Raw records
▼

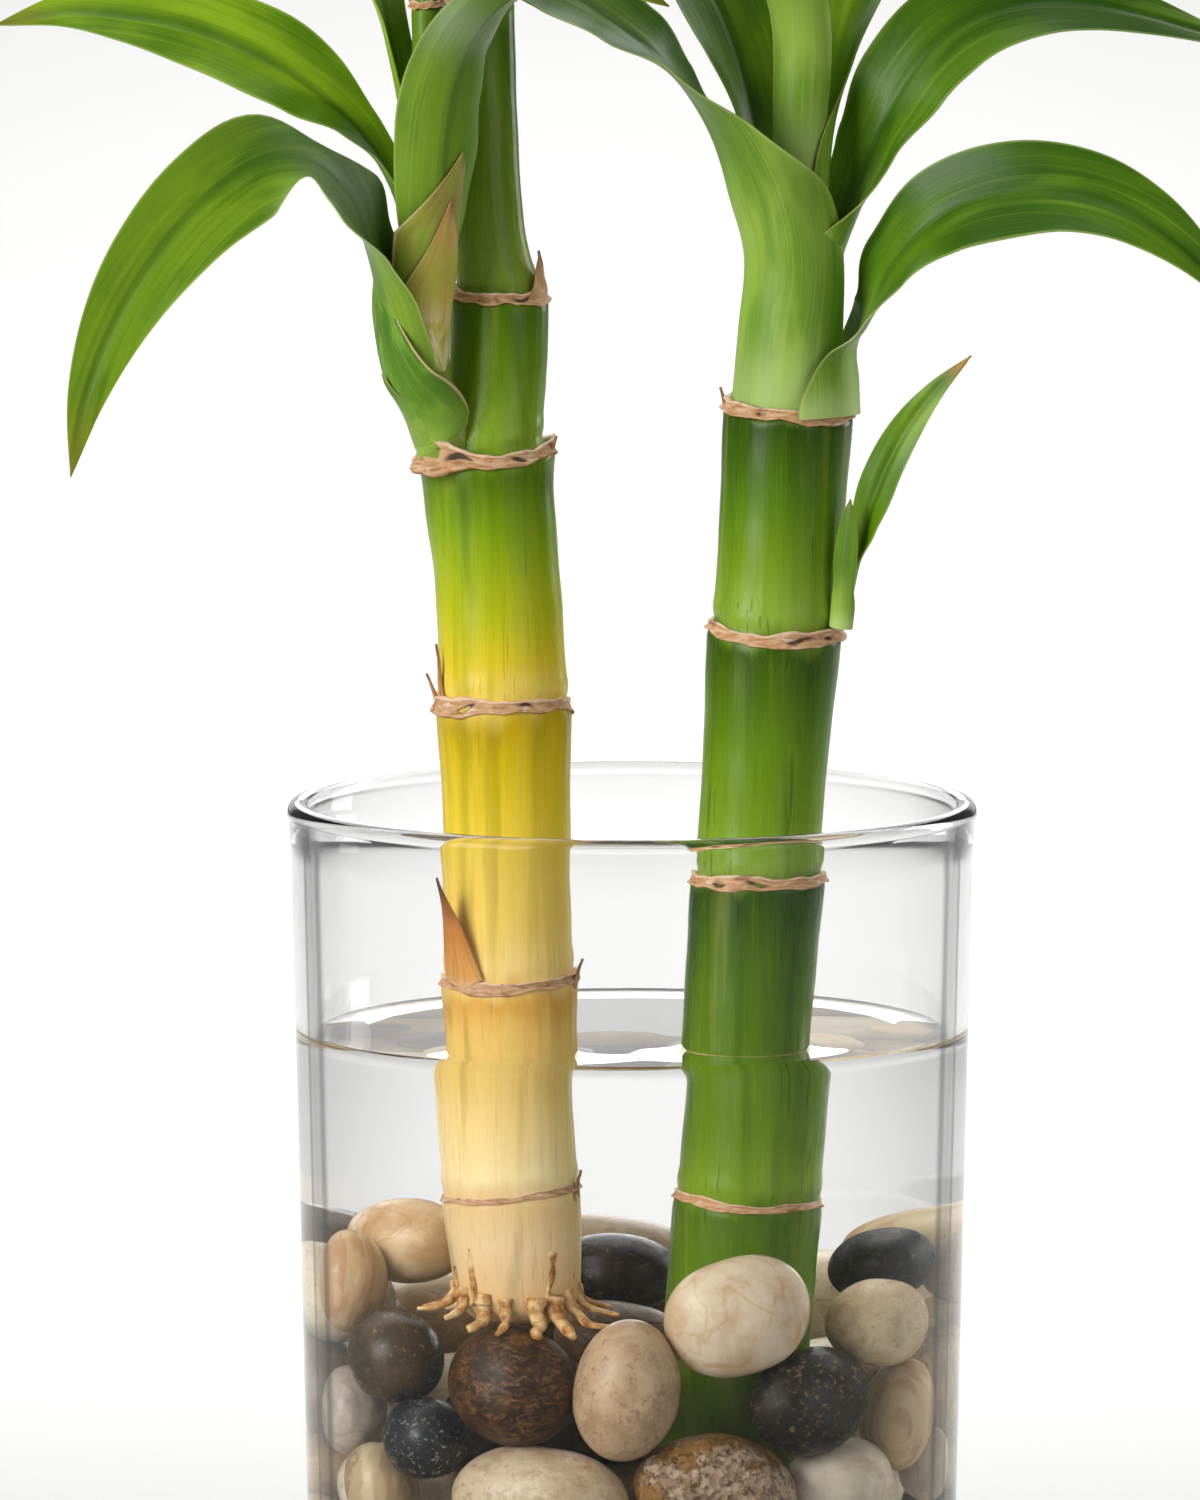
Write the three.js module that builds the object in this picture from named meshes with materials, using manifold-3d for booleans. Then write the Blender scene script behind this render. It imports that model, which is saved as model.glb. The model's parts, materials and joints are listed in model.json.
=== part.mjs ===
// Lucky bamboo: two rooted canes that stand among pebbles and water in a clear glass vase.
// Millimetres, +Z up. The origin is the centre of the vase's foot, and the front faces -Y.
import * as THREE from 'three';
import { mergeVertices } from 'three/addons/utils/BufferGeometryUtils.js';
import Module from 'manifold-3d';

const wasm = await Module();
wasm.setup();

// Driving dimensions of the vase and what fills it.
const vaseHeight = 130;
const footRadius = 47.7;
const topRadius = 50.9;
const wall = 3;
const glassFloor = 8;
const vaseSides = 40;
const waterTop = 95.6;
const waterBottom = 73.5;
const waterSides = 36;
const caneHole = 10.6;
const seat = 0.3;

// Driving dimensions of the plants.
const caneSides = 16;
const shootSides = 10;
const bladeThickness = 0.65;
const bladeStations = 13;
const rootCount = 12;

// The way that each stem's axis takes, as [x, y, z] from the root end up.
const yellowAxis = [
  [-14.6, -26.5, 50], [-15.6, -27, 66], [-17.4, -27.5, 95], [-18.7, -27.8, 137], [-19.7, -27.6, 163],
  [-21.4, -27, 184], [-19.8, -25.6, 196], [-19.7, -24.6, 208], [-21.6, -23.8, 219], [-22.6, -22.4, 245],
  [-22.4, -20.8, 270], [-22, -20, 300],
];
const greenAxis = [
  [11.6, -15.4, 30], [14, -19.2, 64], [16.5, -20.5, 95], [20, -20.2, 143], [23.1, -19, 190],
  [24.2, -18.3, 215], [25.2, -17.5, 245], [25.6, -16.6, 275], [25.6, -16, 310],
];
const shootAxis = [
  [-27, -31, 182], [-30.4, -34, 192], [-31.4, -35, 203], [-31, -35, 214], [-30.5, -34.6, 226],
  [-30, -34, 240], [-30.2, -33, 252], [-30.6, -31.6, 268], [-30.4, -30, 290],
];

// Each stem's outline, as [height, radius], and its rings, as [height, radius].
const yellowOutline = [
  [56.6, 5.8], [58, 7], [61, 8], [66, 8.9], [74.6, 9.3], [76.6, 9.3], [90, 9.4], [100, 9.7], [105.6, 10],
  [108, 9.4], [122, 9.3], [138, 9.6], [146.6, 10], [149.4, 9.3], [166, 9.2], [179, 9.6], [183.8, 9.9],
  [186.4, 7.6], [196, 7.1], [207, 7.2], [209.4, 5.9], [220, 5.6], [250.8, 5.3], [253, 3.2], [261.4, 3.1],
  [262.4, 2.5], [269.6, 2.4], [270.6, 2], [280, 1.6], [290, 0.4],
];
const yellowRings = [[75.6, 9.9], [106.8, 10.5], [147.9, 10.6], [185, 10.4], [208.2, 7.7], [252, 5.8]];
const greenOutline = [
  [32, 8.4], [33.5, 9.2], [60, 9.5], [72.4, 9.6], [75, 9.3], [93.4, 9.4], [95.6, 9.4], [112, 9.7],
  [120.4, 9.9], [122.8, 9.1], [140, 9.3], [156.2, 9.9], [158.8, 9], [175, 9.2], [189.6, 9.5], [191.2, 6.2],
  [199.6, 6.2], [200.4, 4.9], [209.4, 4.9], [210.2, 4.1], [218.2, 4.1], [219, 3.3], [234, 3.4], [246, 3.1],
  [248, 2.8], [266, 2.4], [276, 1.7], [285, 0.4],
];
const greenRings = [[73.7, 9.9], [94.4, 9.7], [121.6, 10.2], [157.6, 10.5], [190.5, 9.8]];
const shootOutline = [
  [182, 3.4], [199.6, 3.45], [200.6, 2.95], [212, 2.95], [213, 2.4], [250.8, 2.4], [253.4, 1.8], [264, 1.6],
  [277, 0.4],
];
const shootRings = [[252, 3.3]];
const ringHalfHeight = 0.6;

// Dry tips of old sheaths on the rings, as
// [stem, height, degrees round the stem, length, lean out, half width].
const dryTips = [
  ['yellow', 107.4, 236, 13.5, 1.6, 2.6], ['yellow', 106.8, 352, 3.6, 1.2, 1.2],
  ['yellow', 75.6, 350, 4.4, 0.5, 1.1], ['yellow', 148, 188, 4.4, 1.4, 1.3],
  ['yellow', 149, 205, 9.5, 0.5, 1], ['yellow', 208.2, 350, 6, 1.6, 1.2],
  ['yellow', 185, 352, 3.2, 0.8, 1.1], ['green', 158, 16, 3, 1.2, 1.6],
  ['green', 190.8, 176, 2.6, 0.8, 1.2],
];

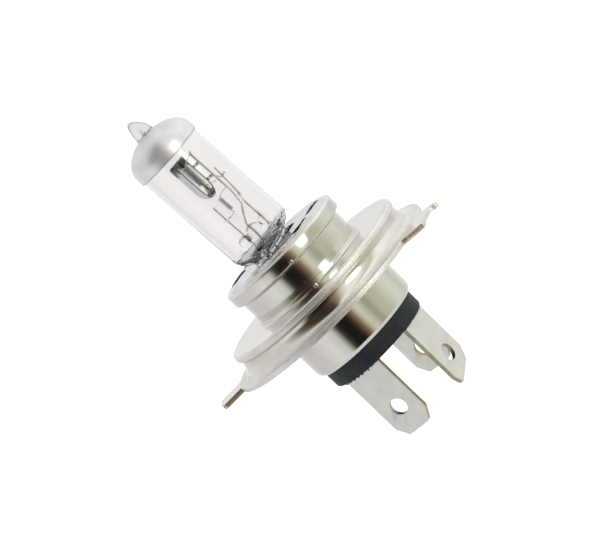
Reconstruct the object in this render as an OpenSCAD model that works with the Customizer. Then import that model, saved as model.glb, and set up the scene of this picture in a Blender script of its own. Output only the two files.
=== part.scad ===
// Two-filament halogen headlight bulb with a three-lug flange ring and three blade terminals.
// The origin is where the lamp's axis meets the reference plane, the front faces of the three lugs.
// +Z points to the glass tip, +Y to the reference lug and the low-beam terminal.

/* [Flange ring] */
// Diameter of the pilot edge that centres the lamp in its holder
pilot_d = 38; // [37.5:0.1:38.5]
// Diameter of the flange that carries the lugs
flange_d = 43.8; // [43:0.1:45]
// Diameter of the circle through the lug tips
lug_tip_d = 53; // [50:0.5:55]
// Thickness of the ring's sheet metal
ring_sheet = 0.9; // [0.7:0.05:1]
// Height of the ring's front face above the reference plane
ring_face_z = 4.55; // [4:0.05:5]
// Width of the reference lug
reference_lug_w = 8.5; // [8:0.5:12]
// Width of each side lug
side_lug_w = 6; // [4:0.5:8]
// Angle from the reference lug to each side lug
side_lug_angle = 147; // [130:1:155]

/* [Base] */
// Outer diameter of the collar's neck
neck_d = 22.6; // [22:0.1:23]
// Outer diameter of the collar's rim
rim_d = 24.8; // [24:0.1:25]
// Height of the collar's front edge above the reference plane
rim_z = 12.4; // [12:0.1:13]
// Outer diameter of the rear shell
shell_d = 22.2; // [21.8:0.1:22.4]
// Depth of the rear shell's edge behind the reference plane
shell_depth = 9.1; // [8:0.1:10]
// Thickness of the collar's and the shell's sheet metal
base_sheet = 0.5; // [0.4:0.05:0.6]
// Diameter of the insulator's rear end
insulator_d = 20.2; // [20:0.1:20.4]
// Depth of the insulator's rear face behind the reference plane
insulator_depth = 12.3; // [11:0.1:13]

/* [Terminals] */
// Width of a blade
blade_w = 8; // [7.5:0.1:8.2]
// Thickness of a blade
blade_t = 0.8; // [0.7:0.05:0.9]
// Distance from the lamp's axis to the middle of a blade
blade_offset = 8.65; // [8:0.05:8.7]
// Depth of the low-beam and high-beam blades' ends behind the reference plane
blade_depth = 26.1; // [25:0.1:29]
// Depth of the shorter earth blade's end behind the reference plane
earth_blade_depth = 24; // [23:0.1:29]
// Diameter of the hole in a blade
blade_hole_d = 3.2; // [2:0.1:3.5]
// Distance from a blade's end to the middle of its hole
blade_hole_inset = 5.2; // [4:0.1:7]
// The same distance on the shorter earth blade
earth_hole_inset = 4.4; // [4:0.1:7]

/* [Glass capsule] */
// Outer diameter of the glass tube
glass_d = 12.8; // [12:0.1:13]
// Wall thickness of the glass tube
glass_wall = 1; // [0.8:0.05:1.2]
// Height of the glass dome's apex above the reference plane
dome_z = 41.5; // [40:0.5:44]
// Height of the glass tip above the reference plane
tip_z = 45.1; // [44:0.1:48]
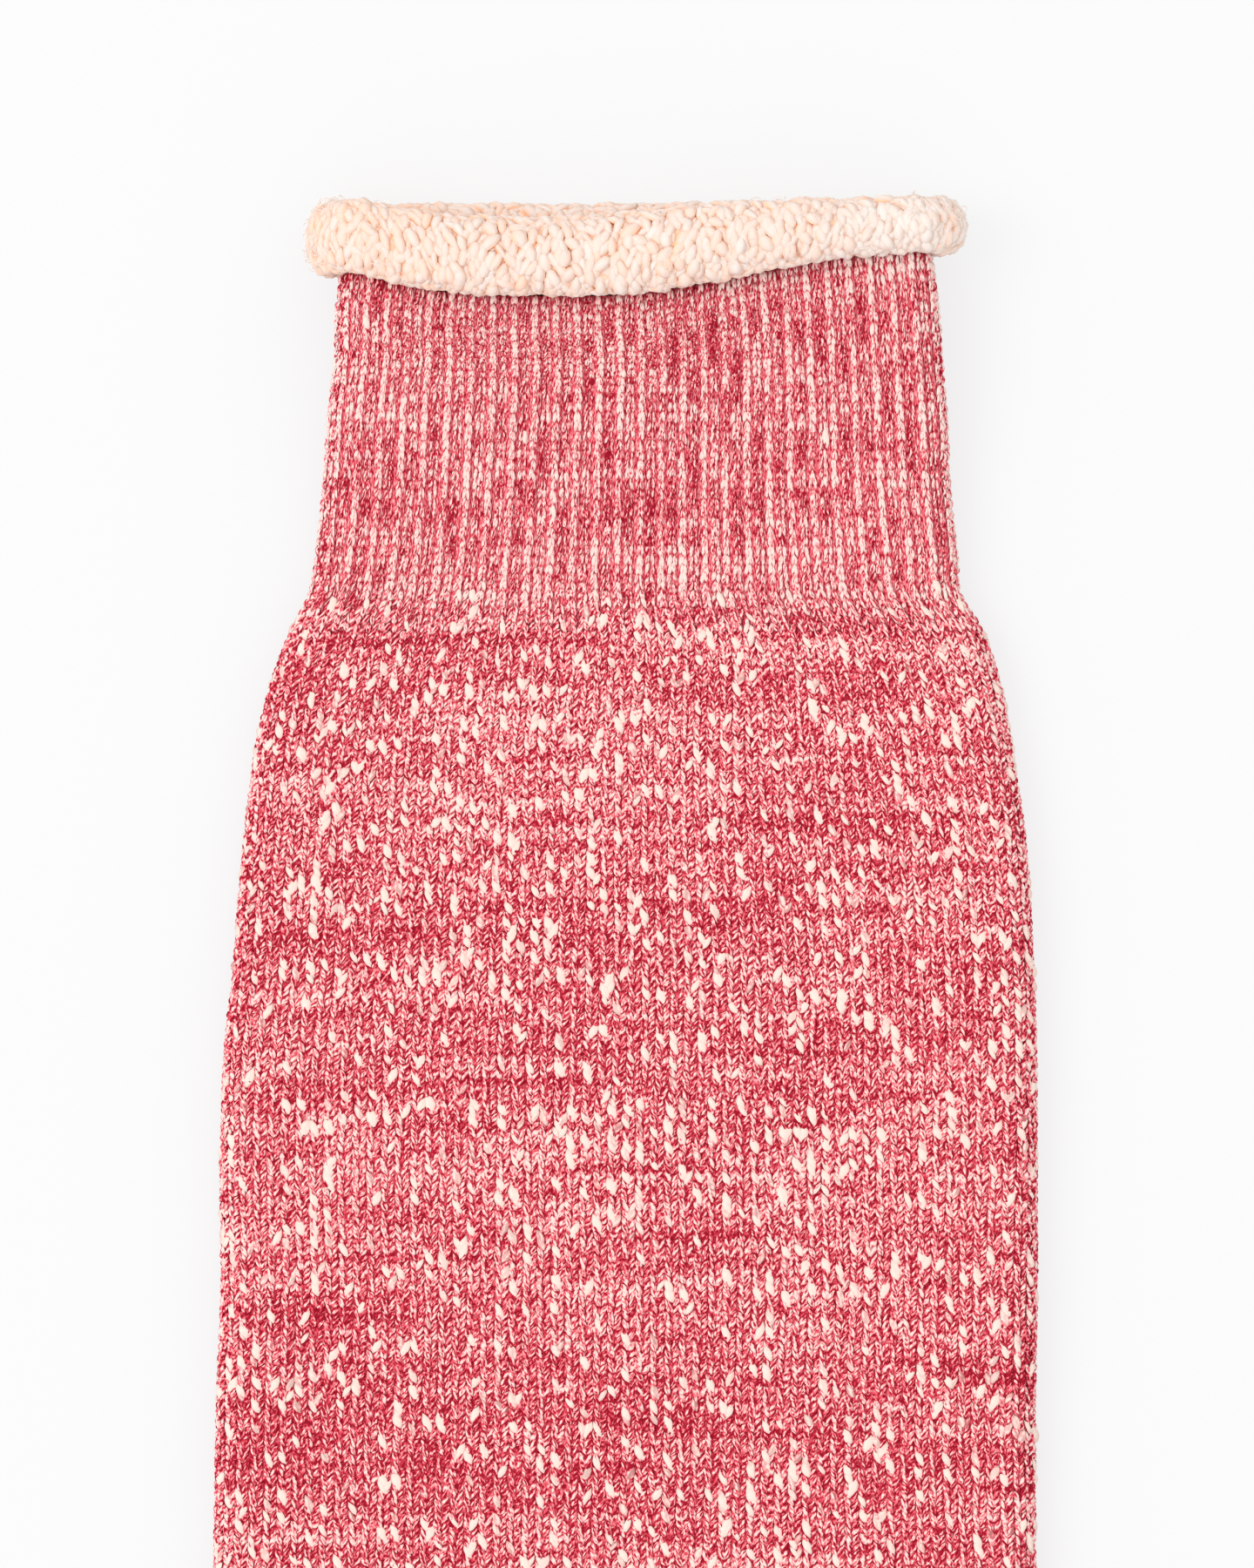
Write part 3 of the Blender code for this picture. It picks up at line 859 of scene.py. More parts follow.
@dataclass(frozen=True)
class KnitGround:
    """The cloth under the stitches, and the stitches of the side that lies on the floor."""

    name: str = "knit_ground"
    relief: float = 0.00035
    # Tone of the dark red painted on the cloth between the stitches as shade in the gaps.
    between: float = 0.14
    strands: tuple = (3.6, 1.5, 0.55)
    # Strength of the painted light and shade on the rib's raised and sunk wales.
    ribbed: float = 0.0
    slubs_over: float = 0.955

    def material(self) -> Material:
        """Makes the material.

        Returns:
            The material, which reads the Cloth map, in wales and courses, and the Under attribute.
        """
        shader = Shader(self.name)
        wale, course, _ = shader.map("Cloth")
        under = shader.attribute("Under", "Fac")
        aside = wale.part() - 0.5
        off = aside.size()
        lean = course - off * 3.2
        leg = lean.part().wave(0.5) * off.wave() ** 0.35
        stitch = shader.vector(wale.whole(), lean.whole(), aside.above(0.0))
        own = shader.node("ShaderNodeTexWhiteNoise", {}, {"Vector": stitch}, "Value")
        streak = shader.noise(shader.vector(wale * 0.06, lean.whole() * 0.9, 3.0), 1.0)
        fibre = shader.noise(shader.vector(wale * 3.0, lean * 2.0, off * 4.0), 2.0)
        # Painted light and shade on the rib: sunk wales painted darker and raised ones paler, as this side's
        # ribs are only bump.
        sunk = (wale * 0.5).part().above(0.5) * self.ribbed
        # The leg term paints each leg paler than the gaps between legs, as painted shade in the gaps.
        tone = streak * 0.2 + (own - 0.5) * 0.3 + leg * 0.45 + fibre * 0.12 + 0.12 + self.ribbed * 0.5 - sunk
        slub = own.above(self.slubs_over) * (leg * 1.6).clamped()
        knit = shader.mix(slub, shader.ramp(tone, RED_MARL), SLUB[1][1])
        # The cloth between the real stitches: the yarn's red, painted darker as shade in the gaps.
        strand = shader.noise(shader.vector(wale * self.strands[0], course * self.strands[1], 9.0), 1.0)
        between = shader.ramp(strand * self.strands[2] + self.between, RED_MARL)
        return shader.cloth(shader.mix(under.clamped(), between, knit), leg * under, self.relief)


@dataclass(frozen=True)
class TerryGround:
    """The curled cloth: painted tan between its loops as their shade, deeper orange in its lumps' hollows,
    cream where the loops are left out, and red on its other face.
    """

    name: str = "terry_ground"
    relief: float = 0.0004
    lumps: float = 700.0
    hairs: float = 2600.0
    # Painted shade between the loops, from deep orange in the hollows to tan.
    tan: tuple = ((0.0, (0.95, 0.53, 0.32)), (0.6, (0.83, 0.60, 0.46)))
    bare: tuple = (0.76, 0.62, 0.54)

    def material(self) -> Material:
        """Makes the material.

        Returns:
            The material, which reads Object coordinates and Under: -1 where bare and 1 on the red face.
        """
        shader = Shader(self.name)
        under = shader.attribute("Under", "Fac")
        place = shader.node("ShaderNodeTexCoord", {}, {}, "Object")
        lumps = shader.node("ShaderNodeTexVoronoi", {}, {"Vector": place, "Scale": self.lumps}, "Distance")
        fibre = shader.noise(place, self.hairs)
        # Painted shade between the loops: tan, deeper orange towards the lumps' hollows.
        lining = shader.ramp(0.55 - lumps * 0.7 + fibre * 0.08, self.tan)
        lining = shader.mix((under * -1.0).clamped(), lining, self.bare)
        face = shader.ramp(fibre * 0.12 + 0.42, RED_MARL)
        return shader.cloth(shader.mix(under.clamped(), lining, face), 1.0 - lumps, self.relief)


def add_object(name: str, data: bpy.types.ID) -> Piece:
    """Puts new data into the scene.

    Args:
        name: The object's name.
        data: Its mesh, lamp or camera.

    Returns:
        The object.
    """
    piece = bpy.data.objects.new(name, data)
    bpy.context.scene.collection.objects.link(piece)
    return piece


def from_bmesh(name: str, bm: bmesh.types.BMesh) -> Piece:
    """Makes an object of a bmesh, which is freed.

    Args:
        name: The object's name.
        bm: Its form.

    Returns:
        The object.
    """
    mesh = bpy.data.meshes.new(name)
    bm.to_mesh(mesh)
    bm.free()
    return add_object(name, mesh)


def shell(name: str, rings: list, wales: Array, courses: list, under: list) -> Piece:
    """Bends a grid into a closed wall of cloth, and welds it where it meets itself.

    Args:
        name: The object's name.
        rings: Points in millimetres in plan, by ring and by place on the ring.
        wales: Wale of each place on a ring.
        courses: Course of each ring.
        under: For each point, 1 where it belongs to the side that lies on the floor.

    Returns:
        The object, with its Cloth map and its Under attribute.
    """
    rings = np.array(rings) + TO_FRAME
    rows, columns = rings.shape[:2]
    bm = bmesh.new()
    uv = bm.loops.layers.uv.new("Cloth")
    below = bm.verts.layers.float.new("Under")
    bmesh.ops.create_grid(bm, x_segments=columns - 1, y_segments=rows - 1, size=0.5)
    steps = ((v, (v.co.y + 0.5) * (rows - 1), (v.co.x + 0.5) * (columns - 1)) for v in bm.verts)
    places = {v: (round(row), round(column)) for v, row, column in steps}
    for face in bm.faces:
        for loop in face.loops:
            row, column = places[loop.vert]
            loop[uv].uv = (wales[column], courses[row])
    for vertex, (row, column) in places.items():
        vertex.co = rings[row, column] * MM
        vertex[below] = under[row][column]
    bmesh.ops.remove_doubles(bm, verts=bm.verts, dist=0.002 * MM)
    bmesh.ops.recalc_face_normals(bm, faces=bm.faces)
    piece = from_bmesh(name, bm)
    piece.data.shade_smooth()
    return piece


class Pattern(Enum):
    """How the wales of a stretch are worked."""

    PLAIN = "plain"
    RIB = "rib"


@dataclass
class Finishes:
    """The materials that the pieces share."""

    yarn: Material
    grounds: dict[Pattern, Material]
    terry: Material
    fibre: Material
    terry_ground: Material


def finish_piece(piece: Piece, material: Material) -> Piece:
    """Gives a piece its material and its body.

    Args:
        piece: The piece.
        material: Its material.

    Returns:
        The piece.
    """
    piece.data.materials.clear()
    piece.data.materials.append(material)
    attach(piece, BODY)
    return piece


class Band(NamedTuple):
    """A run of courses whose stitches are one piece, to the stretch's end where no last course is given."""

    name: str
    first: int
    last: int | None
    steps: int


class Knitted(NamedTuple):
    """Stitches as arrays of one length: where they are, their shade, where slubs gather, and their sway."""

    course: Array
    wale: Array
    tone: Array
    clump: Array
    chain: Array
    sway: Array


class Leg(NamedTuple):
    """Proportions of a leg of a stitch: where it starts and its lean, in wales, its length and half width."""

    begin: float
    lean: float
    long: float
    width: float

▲

Exercise task — Print the material above verbatim, first line through the line containing "const rootCount = 12;", both included.

Final answer —
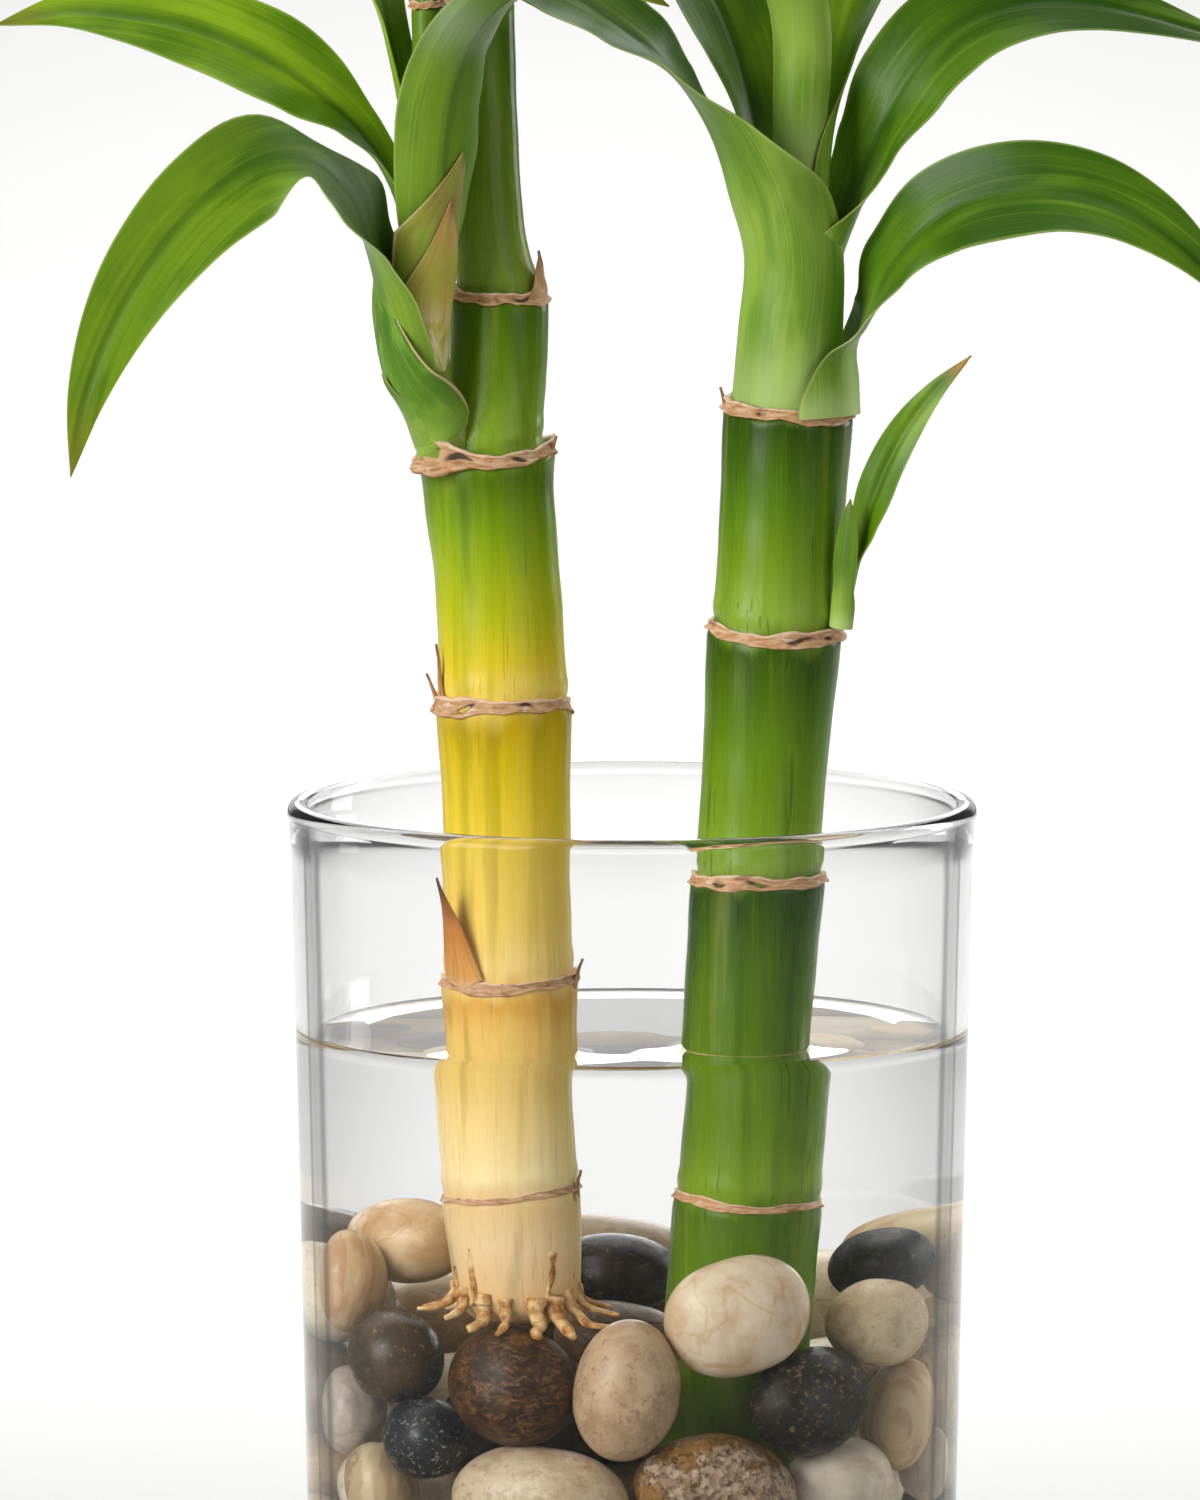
Write the three.js module that builds the object in this picture from named meshes with materials, using manifold-3d for booleans. Then write the Blender scene script behind this render. It imports that model, which is saved as model.glb. The model's parts, materials and joints are listed in model.json.
=== part.mjs ===
// Lucky bamboo: two rooted canes that stand among pebbles and water in a clear glass vase.
// Millimetres, +Z up. The origin is the centre of the vase's foot, and the front faces -Y.
import * as THREE from 'three';
import { mergeVertices } from 'three/addons/utils/BufferGeometryUtils.js';
import Module from 'manifold-3d';

const wasm = await Module();
wasm.setup();

// Driving dimensions of the vase and what fills it.
const vaseHeight = 130;
const footRadius = 47.7;
const topRadius = 50.9;
const wall = 3;
const glassFloor = 8;
const vaseSides = 40;
const waterTop = 95.6;
const waterBottom = 73.5;
const waterSides = 36;
const caneHole = 10.6;
const seat = 0.3;

// Driving dimensions of the plants.
const caneSides = 16;
const shootSides = 10;
const bladeThickness = 0.65;
const bladeStations = 13;
const rootCount = 12;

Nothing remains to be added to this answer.